* begin Information supplied *

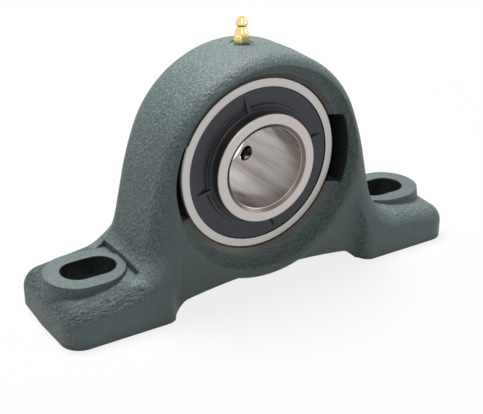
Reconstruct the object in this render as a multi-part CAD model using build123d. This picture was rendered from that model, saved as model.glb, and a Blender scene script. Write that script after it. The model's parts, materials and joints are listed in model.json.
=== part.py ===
from build123d import *
import os
from math import asin, atan, cos, hypot, pi, radians, sin, sqrt, tan

# Pillow block bearing: a cast iron foot-mounted housing with a self-aligning ball bearing insert.
# Millimetres. The origin is on the base plane, midway between the two slots. X runs along the
# base, Y along the shaft, Z up. The short side of the insert and the loading notches face -Y.

cut_margin = 1.0               # cutting tools reach this far past the metal

# ---- Housing: main sizes ----
shaft_height = 67.0            # base plane to shaft centre
base_length = 245.0
base_width = 67.0
bolt_spacing = 190.0
slot_length = 30.0
slot_width = 20.0

# ---- Housing: arch, legs and web ----
arch_radius = 62.0             # crown of the arch at the parting plane
arch_sweep = 22.0              # the arch turns into the shoulders this far above the horizontal
shoulder_radius = 169.0
leg_flare = 12.6               # legs lean out from the vertical, degrees
web_depth = 53.0               # front to back over the arch
cast_draft = 2.0               # draft away from the parting plane, degrees
rim_radius = 10.8              # rounding all along the outer edge of the casting
web_recess = 1.4               # the web lies this much behind the ring at the base
web_draft = 1.9                # the web leans out to meet the ring's face higher up, degrees

# ---- Housing: feet ----
foot_top_height = 25.0         # where the leg's line meets the foot's top, before the fillet
foot_slope = 7.0               # the foot's top falls towards its end, degrees
leg_fillet = 15.3
foot_corner_radius = 11.0
cheek_low = 12.6               # the foot's upright cheek blends into the leg between these heights
cheek_high = 43.2
waist_inner = 54.0             # the foot's cheek blends into the web between these distances
waist_outer = 66.6
pad_height = 25.4              # bolt pad above the base plane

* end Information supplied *

* **Given task**
Write the data back out verbatim.

* **Task answer**
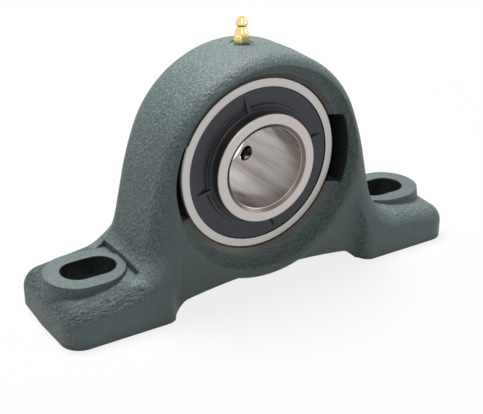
Reconstruct the object in this render as a multi-part CAD model using build123d. This picture was rendered from that model, saved as model.glb, and a Blender scene script. Write that script after it. The model's parts, materials and joints are listed in model.json.
=== part.py ===
from build123d import *
import os
from math import asin, atan, cos, hypot, pi, radians, sin, sqrt, tan

# Pillow block bearing: a cast iron foot-mounted housing with a self-aligning ball bearing insert.
# Millimetres. The origin is on the base plane, midway between the two slots. X runs along the
# base, Y along the shaft, Z up. The short side of the insert and the loading notches face -Y.

cut_margin = 1.0               # cutting tools reach this far past the metal

# ---- Housing: main sizes ----
shaft_height = 67.0            # base plane to shaft centre
base_length = 245.0
base_width = 67.0
bolt_spacing = 190.0
slot_length = 30.0
slot_width = 20.0

# ---- Housing: arch, legs and web ----
arch_radius = 62.0             # crown of the arch at the parting plane
arch_sweep = 22.0              # the arch turns into the shoulders this far above the horizontal
shoulder_radius = 169.0
leg_flare = 12.6               # legs lean out from the vertical, degrees
web_depth = 53.0               # front to back over the arch
cast_draft = 2.0               # draft away from the parting plane, degrees
rim_radius = 10.8              # rounding all along the outer edge of the casting
web_recess = 1.4               # the web lies this much behind the ring at the base
web_draft = 1.9                # the web leans out to meet the ring's face higher up, degrees

# ---- Housing: feet ----
foot_top_height = 25.0         # where the leg's line meets the foot's top, before the fillet
foot_slope = 7.0               # the foot's top falls towards its end, degrees
leg_fillet = 15.3
foot_corner_radius = 11.0
cheek_low = 12.6               # the foot's upright cheek blends into the leg between these heights
cheek_high = 43.2
waist_inner = 54.0             # the foot's cheek blends into the web between these distances
waist_outer = 66.6
pad_height = 25.4              # bolt pad above the base plane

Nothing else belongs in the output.